Draft screening questions that validate those behaviors with specificity. Avoid yes/no questions ("Do you evaluate project management tools?") in favor of behavioral frequency and recency ("When did you last compare three or more project management tools?"). Include open-ended follow-ups that let participants describe their behavioral context in their own words.
Recruit a small pilot group—6-8 participants—using your behavioral screening. Run sessions and track signal quality explicitly. After each session, note how many specific, actionable insights emerged versus generic feedback. Compare this to past studies using demographic screening.
Refine your behavioral signals based on pilot results. If participants who evaluated tools 3+ months ago provided weaker signal than expected, tighten the recency window. If decision authority didn't predict feedback quality as strongly as usage frequency, adjust your weighting.

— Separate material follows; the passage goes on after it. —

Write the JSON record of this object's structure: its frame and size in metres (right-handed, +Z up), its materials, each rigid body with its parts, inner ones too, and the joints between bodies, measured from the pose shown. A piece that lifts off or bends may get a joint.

Document your behavioral screening criteria as templates for future studies. Create a library of validated behavioral signals for common research question types: competitive analysis, feature prioritization, usability evaluation, onboarding optimization, churn prevention. Teams can adapt these templates rather than reinventing screening logic for each study.

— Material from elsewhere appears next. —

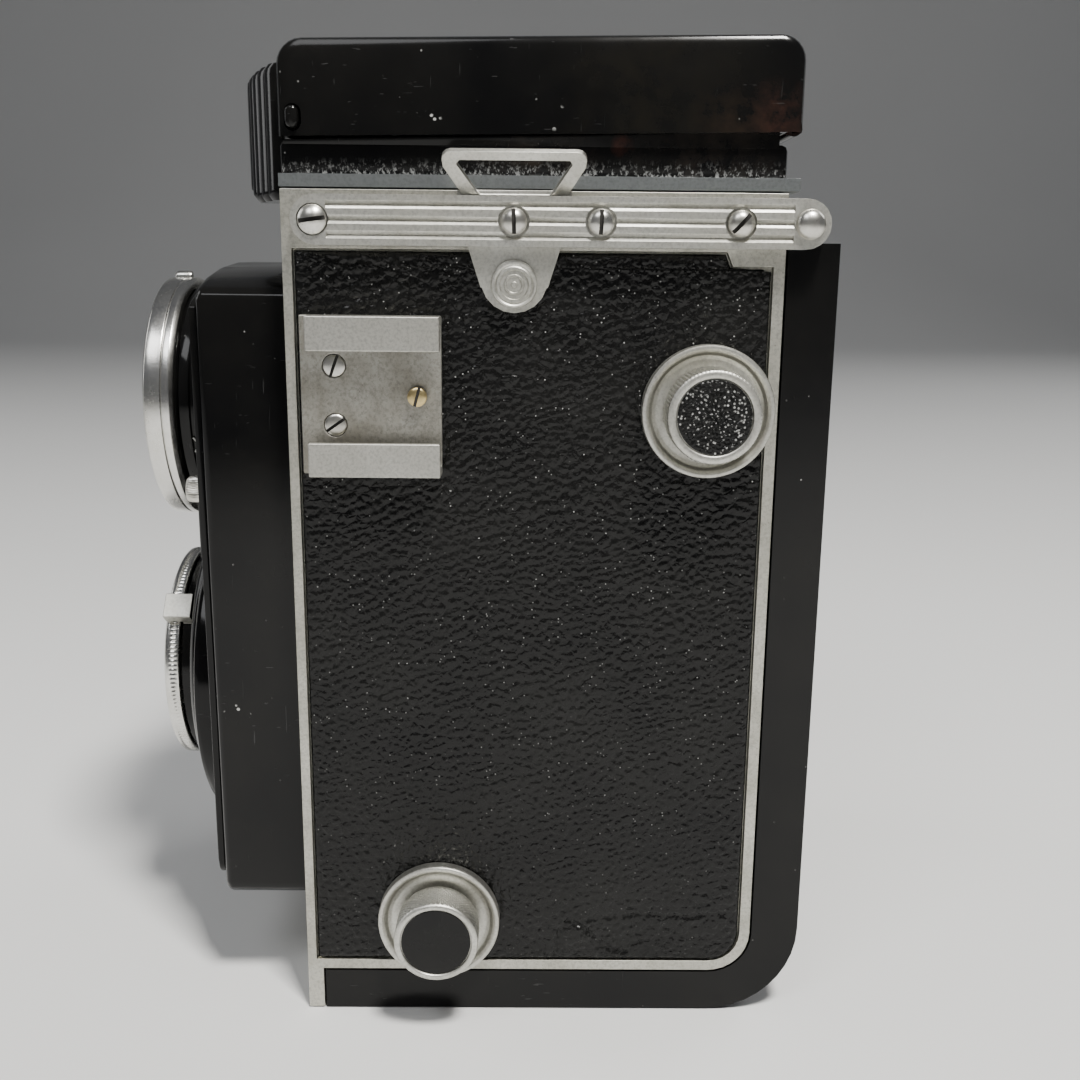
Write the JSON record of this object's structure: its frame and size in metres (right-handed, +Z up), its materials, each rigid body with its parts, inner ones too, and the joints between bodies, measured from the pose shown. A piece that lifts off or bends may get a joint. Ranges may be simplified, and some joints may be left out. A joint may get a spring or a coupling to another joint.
{
  "type": "twin lens reflex camera",
  "caption": "Box-shaped twin lens reflex camera with two stacked lenses, leather sides, bright edge strips, side rail, folding hood and hinged back.",
  "frame": {"origin": "underside of the camera, midway across its width and its body depth", "axes": "+Z up, lenses look along -Y, +X is the side with the accessory shoe and spool knobs"},
  "size_m": [0.0975, 0.1025, 0.1446],
  "materials": {
    "aluminium": "satin",
    "nickel_steel": "satin",
    "bright_chrome": "polished",
    "black_enamel": "gloss",
    "black_leather": "grained",
    "lens_glass": "polished",
    "silvered_mirror": "polished",
    "brass_bush": "machined"
  },
  "bodies": {
    "body": {"body_casting": "aluminium", "leather_panel_left": "black_leather", "leather_panel_right": "black_leather", "light_box": "black_enamel", "mirror": "silvered_mirror", "focusing_screen": "lens_glass", "side_rail_left": "aluminium", "side_rail_right": "aluminium", "strap_lug_left": "aluminium", "strap_lug_right": "aluminium", "rail_screw_left_1": "nickel_steel", "rail_screw_left_2": "nickel_steel", "rail_screw_left_3": "nickel_steel", "rail_screw_left_4": "nickel_steel", "back_hinge_pin_left": "nickel_steel", "back_hinge_pin_right": "nickel_steel", "accessory_shoe": "aluminium", "shoe_screw_upper": "nickel_steel", "shoe_screw_lower": "nickel_steel", "shoe_stop_screw": "nickel_steel", "upper_knob_flange": "aluminium", "lower_knob_flange": "aluminium", "focusing_scale_ring": "aluminium", "hood_base": "black_enamel", "front_name_plate": "black_enamel", "lid_hinge_pin": "nickel_steel"},
    "back": {"back_door": "black_enamel", "leather_panel_back": "black_leather", "tripod_bush": "brass_bush", "pressure_plate_bracket": "nickel_steel"},
    "pressure_plate": {"pressure_plate": "nickel_steel"},
    "latch": {"back_latch": "nickel_steel"},
    "lid": {"hood_lid": "black_enamel"},
    "lid_catch": {"lid_catch_button": "black_enamel"},
    "wing_left": {"hood_wing_left": "black_enamel"},
    "wing_right": {"hood_wing_right": "black_enamel"},
    "front_panel": {"hood_front_panel": "black_enamel"},
    "magnifier": {"magnifier_arm": "nickel_steel", "magnifier_lens": "lens_glass"},
    "front_standard": {"lens_box": "black_enamel", "face_plate": "black_enamel", "viewing_lens_barrel": "black_enamel", "viewing_lens_ring": "bright_chrome", "viewing_lens_glass": "lens_glass", "shutter_housing": "black_enamel", "taking_lens_glass": "lens_glass", "sync_socket": "nickel_steel"},
    "speed_ring": {"shutter_speed_ring": "bright_chrome"},
    "aperture_lever": {"aperture_lever_ring": "aluminium"},
    "release": {"shutter_release_lever": "nickel_steel"},
    "focus_knob": {"focusing_knob": "aluminium"},
    "wind_knob": {"film_wind_knob": "aluminium"},
    "take_up": {"take_up_spool": "black_enamel"},
    "supply": {"supply_spool": "black_enamel"},
    "upper_knob": {"upper_spool_knob": "aluminium", "upper_knob_inlay": "black_leather"},
    "lower_knob": {"lower_spool_knob": "aluminium", "lower_knob_inlay": "black_enamel"},
    "roller_upper": {"film_roller_upper": "nickel_steel"},
    "roller_lower": {"film_roller_lower": "nickel_steel"}
  },
  "joints": [
    {"name": "back_hinge", "type": "hinge", "parent": "body", "child": "back", "pos_m": [0, 0.03315, 0.1199], "axis": [1, 0, 0], "range_deg": [0, 95]},
    {"name": "pressure_plate_float", "type": "slide", "parent": "back", "child": "pressure_plate", "axis": [0, 1, 0], "range_m": [0, 0.0008], "stiffness_N_per_m": 1500, "springref_m": -0.0006},
    {"name": "latch_slide", "type": "slide", "parent": "back", "child": "latch", "axis": [1, 0, 0], "range_m": [-0.002, 0.002]},
    {"name": "lid_hinge", "type": "hinge", "parent": "body", "child": "lid", "pos_m": [0, 0.0313, 0.13275], "axis": [-1, 0, 0], "range_deg": [0, 100]},
    {"name": "lid_catch_press", "type": "slide", "parent": "lid", "child": "lid_catch", "axis": [-1, 0, 0], "range_m": [0, 0.0008], "stiffness_N_per_m": 800, "springref_m": -0.0006},
    {"name": "wing_left_hinge", "type": "hinge", "parent": "body", "child": "wing_left", "pos_m": [0.0332, 0, 0.1322], "axis": [0, 1, 0], "range_deg": [0, 90]},
    {"name": "wing_right_hinge", "type": "hinge", "parent": "body", "child": "wing_right", "pos_m": [-0.0332, 0, 0.1322], "axis": [0, -1, 0], "range_deg": [0, 90]},
    {"name": "front_panel_hinge", "type": "hinge", "parent": "body", "child": "front_panel", "pos_m": [0, -0.0354, 0.134], "axis": [1, 0, 0], "range_deg": [0, 90]},
    {"name": "magnifier_hinge", "type": "hinge", "parent": "lid", "child": "magnifier", "pos_m": [0, -0.0037, 0.141], "axis": [1, 0, 0], "range_deg": [0, 100]},
    {"name": "focus_slide", "type": "slide", "parent": "body", "child": "front_standard", "axis": [0, -1, 0], "range_m": [0, 0.006]},
    {"name": "focus_knob_turn", "type": "hinge", "parent": "body", "child": "focus_knob", "pos_m": [0, -0.012, 0.06], "axis": [-1, 0, 0], "range_deg": [0, 300]},
    {"name": "speed_ring_turn", "type": "hinge", "parent": "front_standard", "child": "speed_ring", "pos_m": [0, -0.06, 0.0466], "axis": [0, -1, 0], "range_deg": [-60, 60]},
    {"name": "aperture_turn", "type": "hinge", "parent": "front_standard", "child": "aperture_lever", "pos_m": [0, -0.06, 0.0466], "axis": [0, -1, 0], "range_deg": [-10, 45]},
    {"name": "release_press", "type": "hinge", "parent": "front_standard", "child": "release", "pos_m": [-0.0252, 0, 0.0296], "axis": [0, -1, 0], "range_deg": [0, 18], "stiffness_Nm_per_rad": 0.05, "springref_deg": -11.46},
    {"name": "wind_turn", "type": "hinge", "parent": "body", "child": "wind_knob", "pos_m": [0, 0.0207, 0.09455], "axis": [-1, 0, 0], "continuous": true},
    {"name": "take_up_spin", "type": "hinge", "parent": "body", "child": "take_up", "pos_m": [0, 0.0207, 0.09455], "axis": [-1, 0, 0], "continuous": true},
    {"name": "supply_spin", "type": "hinge", "parent": "body", "child": "supply", "pos_m": [0, -0.0175, 0.0159], "axis": [-1, 0, 0], "continuous": true},
    {"name": "roller_upper_spin", "type": "hinge", "parent": "body", "child": "roller_upper", "pos_m": [0, 0.0256, 0.0804], "axis": [-1, 0, 0], "continuous": true},
    {"name": "roller_lower_spin", "type": "hinge", "parent": "body", "child": "roller_lower", "pos_m": [0, 0.0256, 0.0126], "axis": [-1, 0, 0], "continuous": true},
    {"name": "upper_knob_pull", "type": "slide", "parent": "body", "child": "upper_knob", "axis": [1, 0, 0], "range_m": [0, 0.0048], "stiffness_N_per_m": 400, "springref_m": -0.002},
    {"name": "lower_knob_pull", "type": "slide", "parent": "body", "child": "lower_knob", "axis": [1, 0, 0], "range_m": [0, 0.0048], "stiffness_N_per_m": 400, "springref_m": -0.002}
  ],
  "couplings": [
    {"joint": "wing_left_hinge", "follows": "lid_hinge", "ratio": 0.9},
    {"joint": "wing_right_hinge", "follows": "lid_hinge", "ratio": 0.9},
    {"joint": "front_panel_hinge", "follows": "lid_hinge", "ratio": 0.9},
    {"joint": "magnifier_hinge", "follows": "lid_hinge", "ratio": 1},
    {"joint": "focus_knob_turn", "follows": "focus_slide", "rad_per_m": 872.66},
    {"joint": "take_up_spin", "follows": "wind_turn", "ratio": 1}
  ]
}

For teams ready to scale behavioral screening, platforms like User Intuition automate the process by recruiting from real customer bases and applying behavioral targeting based on product usage patterns and research requirements. This approach delivers research-ready participants in 48-72 hours rather than the 4-8 weeks typical of traditional recruitment, while maintaining the contextual depth that behavioral screening provides.
The shift from demographic to behavioral screening represents a fundamental change in how we think about research recruitment. Instead of finding people who look like our target users, we find people who've recently lived the problems we're trying to solve. The difference shows up immediately in research quality, implementation rates, and business impact. When you talk to the right people, you need fewer conversations to reach better decisions.